A change at quarterback didn’t change recent trends for the Illinois football team, as the Illini lost their third consecutive game Saturday, 45-16 against Iowa.
Illinois (2-3, 0-2 Big Ten) was outscored 21-0 in the fourth quarter to turn what was a close game into a laugher pretty quickly. Let’s see how each position group fared for the Illini in the loss:
Jeff George Jr.’s first start of the season showed signs of promise but ultimately disappointed with four turnovers, including three interceptions. It’s one thing to force balls into coverage but George Jr. hit Iowa defenders right between the numbers, including a pick that was returned 89 yards for a touchdown to put the Illini further behind in the second half.
George Jr. completed 22 of 45 passes for 246 yards and added three rushes for seven yards. He was able to spread the ball around — nine different players caught passes for the game — and get the ball down the field for long gains that weren’t part of the offense when Chayce Crouch was at the controls.
Speaking of Crouch, the junior saw time at tight end and hauled in a seven-yard catch.
The Illini again used a committee approach when running the ball, as Reggie Corbin, Mike Epstein and Ra’Von Bonner all had at least seven carries, and the Illini piled up 200 yards rushing as a team.
Epstein was the most effective, racking up 83 yards on seven carries, including a 58-yard scamper. He left the game in the second half with a lower body injury and did not return.
Bonner received the most carries with 12 and also broke free for the Illini’s only touchdown for the game. Corbin was also dynamic by averaging nearly nine yards per carry and showed off some of his tantalizing elusiveness that he showcased last season.
An ongoing mystery continues to be Kendrick Foster, who didn’t have any touches Saturday and seems to be totally phased out of the game plan offensively.
The pass catchers were called upon more often than weeks past and didn’t disappoint. Freshman Louis Dorsey led the team with 75 yards receiving, including receptions of 40 and 31 yards.
Carmoni Green had a team-high four catches, though he was limited to only 28 yards. Mike Dudek was similarly held in check, amassing just 20 yards on three receptions.
This group somehow got even younger as Lovie Smith called upon four freshmen to play the majority of the snaps along the line: Verdarian Lowe, Doug Kramer, Larry Boyd and Alex Palczewski.
The group gave George Jr. time to throw consistently and was able to open up running lanes for much of the day.
This group of players seemed to gel well as a unit, which is the biggest battle when trying to successfully put together an offensive line. I would like to see the freshmen play for the rest of the season because they have a chance to be really, really good with more time and experience.
It’s probably not good when the entire Illinois defense had a grand total of one tackle for loss for the game, and it came from freshman Nate Hobbs on a corner blitz.
The Illinois defensive line surrendered 191 yards on the ground to an Iowa team that managed a meager 19 yards rushing against Michigan State the week before.

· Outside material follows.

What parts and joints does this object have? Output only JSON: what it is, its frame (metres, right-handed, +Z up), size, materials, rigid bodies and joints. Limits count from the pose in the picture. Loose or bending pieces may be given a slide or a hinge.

Kenyon Jackson and Tito Odenigbo led the unit with three tackles apiece, while James Crawford and Tymir Oliver each had a quarterback hurry.

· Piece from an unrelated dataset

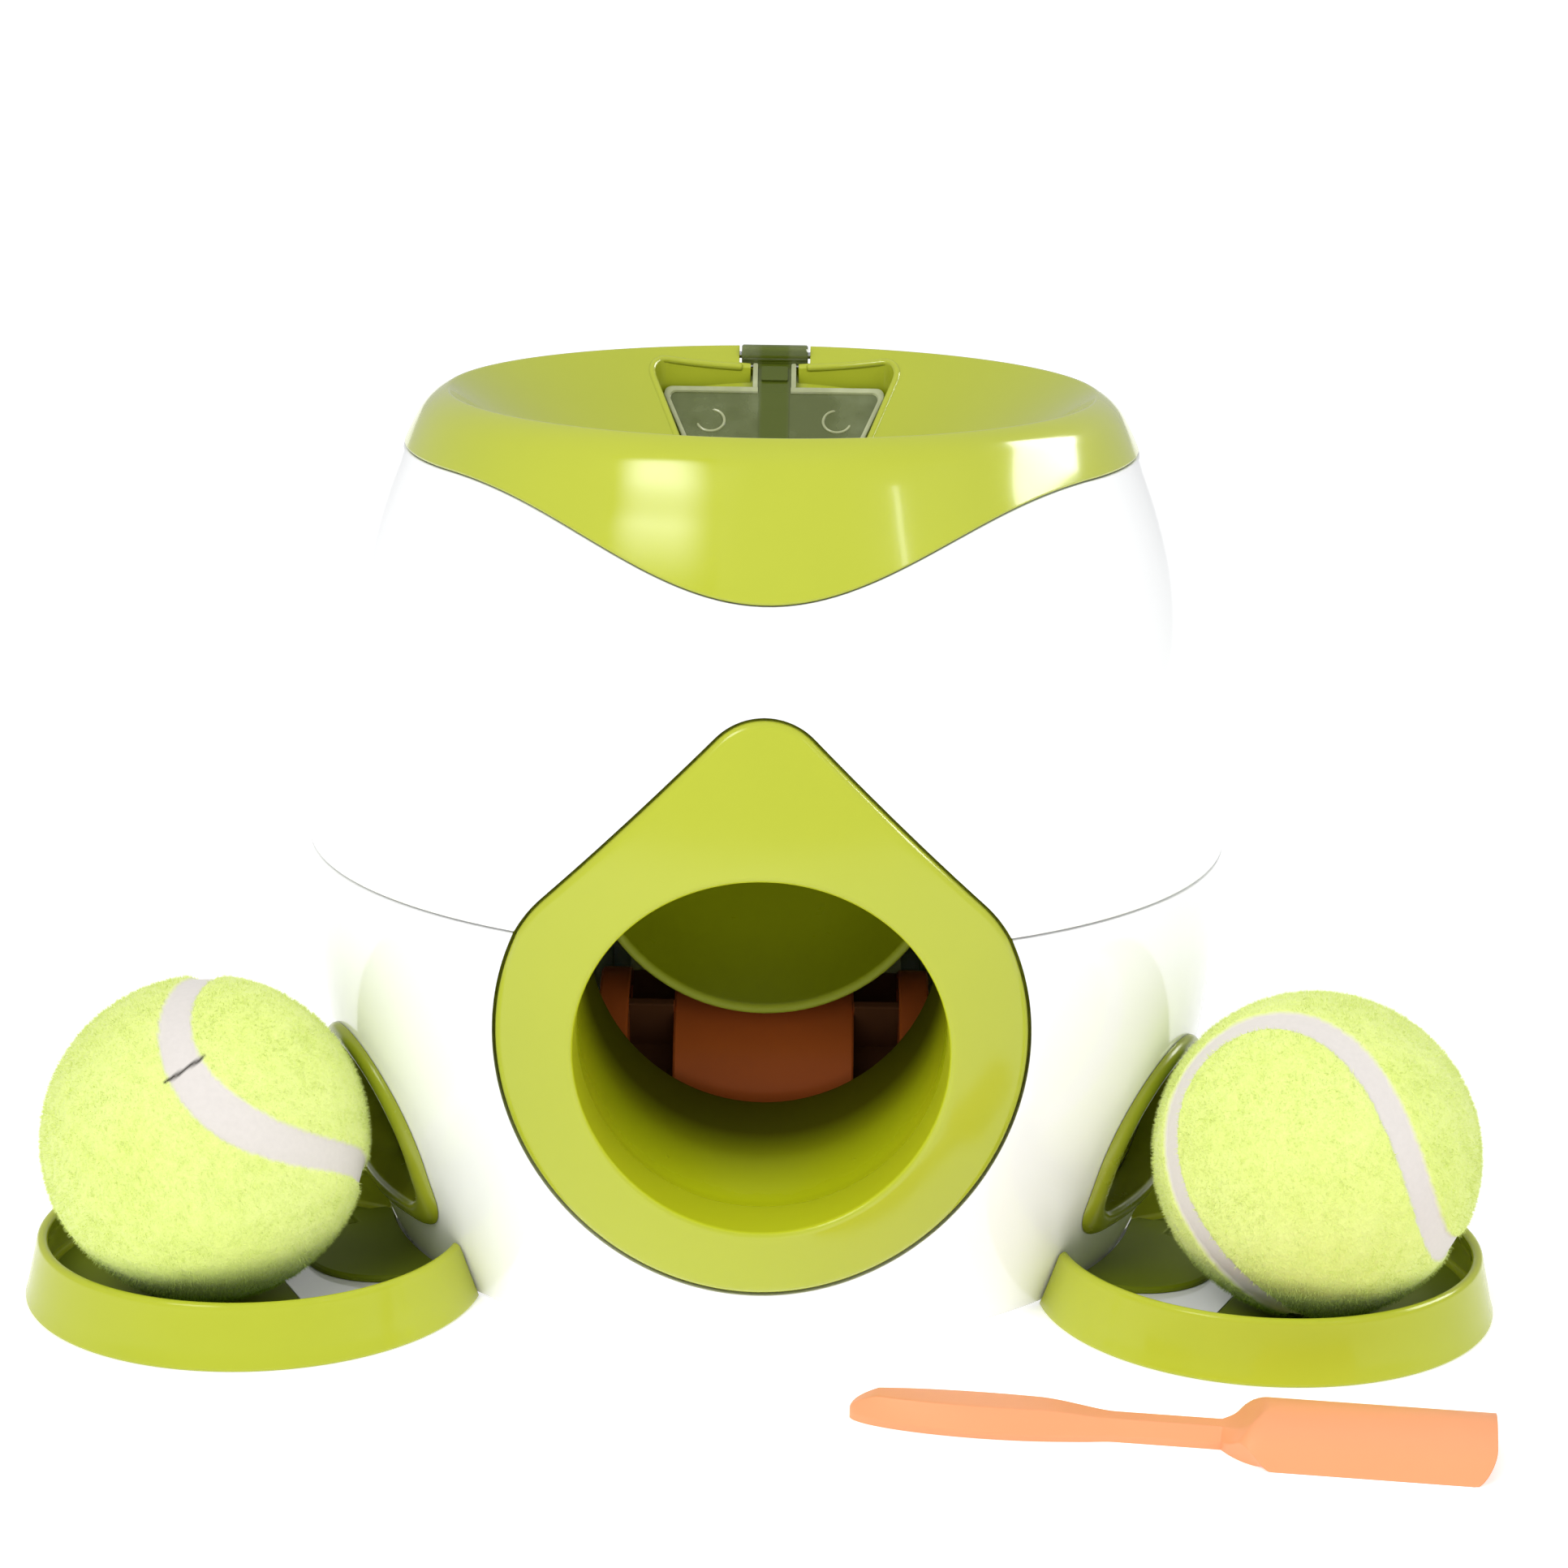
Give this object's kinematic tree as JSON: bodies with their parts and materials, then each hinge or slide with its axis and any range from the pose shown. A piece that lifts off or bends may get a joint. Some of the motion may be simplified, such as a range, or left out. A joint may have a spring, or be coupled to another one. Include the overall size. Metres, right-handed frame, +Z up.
{
  "type": "dog fetch ball and treat dispenser",
  "caption": "Barrel-shaped dog toy: a ball dropped in the funnel rolls past a treat wheel and out of the front, and treats fall into trays at the sides.",
  "frame": {"origin": "on the floor under the middle of the barrel-shaped body", "axes": "+Z up, -Y out of the front opening, +X to the right as seen from the front, so one tray stands on +X and its twin on -X"},
  "size_m": [0.2868, 0.2243, 0.172],
  "materials": {
    "white_plastic": "glossy moulded white plastic",
    "green_plastic": "glossy moulded lime green plastic",
    "orange_plastic": "satin moulded orange plastic",
    "smoke_clear": "smoke-tinted clear plastic",
    "natural_plastic": "natural unpainted plastic",
    "screw_steel": "zinc-plated steel",
    "foot_rubber": "soft grey rubber",
    "core_rubber": "moulded natural rubber",
    "ball_felt": "napped yellow-green felt with a pale rubber seam"
  },
  "bodies": {
    "housing": {"base_plate": "white_plastic", "lower_shell": "white_plastic", "upper_shell": "white_plastic", "funnel_top": "green_plastic", "ball_throat": "green_plastic", "throat_flange": "green_plastic", "front_frame": "green_plastic", "front_chute": "green_plastic", "ball_slide": "green_plastic", "hopper_bin": "natural_plastic", "shaft_bushes": "natural_plastic", "wheel_bracket_left": "natural_plastic", "wheel_bracket_right": "natural_plastic", "treat_trough_left": "green_plastic", "treat_trough_right": "green_plastic", "side_frame_left": "green_plastic", "side_frame_right": "green_plastic", "lid_hinge_pin": "screw_steel", "rubber_feet": "foot_rubber", "body_screws": "screw_steel", "funnel_screws": "screw_steel", "hopper_screws": "screw_steel", "slide_screws": "screw_steel", "bracket_screws": "screw_steel"},
    "lid": {"hopper_lid": "smoke_clear"},
    "wheel": {"treat_wheel": "orange_plastic", "wheel_shaft": "screw_steel"},
    "tray_right": {"tray_right": "green_plastic"},
    "tray_left": {"tray_left": "green_plastic"},
    "ball_right": {"ball_felt_right": "ball_felt", "ball_core_right": "core_rubber"},
    "ball_left": {"ball_felt_left": "ball_felt", "ball_core_left": "core_rubber"},
    "scoop": {"scoop": "orange_plastic"}
  },
  "joints": [
    {"name": "lid_hinge", "type": "hinge", "parent": "housing", "child": "lid", "pos_m": [0, 0.06224, 0.16976], "axis": [-1, 0, 0], "range_deg": [0, 95]},
    {"name": "wheel_spin", "type": "hinge", "parent": "housing", "child": "wheel", "pos_m": [0, -0.01, 0.03305], "axis": [1, 0, 0], "continuous": true},
    {"name": "tray_pull_right", "type": "slide", "parent": "housing", "child": "tray_right", "axis": [0.9063, -0.4226, 0], "range_m": [0, 0.045]},
    {"name": "ball_lift_right", "type": "slide", "parent": "tray_right", "child": "ball_right", "axis": [0.44, -0.2375, 0.866], "range_m": [0, 0.06]},
    {"name": "tray_pull_left", "type": "slide", "parent": "housing", "child": "tray_left", "axis": [-0.9063, -0.4226, 0], "range_m": [0, 0.045]},
    {"name": "ball_lift_left", "type": "slide", "parent": "tray_left", "child": "ball_left", "axis": [-0.44, -0.2375, 0.866], "range_m": [0, 0.06]},
    {"name": "scoop_lift", "type": "slide", "parent": "housing", "child": "scoop", "axis": [0, 0, 1], "range_m": [0, 0.1]}
  ]
}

Del’Shawn Phillips and Tre Watson had five tackles each but neither really jumped off the screen in a good way.
As mentioned above, Illinois had only one tackle for loss for the game and that allowed Iowa to consistently be in manageable down and distance situations.
Overall, just a blah game from this group.
Bennett Williams snagged an interception to give Illinois life and Stanley Green forced a fumble that fellow safety Patrick Nelson recovered and returned for 20 yards.
Nelson led all Illinois players with eight tackles, six solo, and also added a pass breakup.
The Illini played well for much of the game but the wheels started to come off in the fourth quarter to make the game look like a blowout with three consecutive scores.
Iowa dominated this phase of the game by recovering an onside kick and successfully executing a fake punt just before halftime to take a lead it would not relinquish.
The fake punt completely changed the dynamic of the game, as the Hawkeyes went into the locker room with the lead and momentum. It was shocking just how easily Iowa converted the fake punt — when punting from the Illinois side of the field, the idea of a fake has to be on everyone’s mind. But the Illini were caught sleeping and it bit them.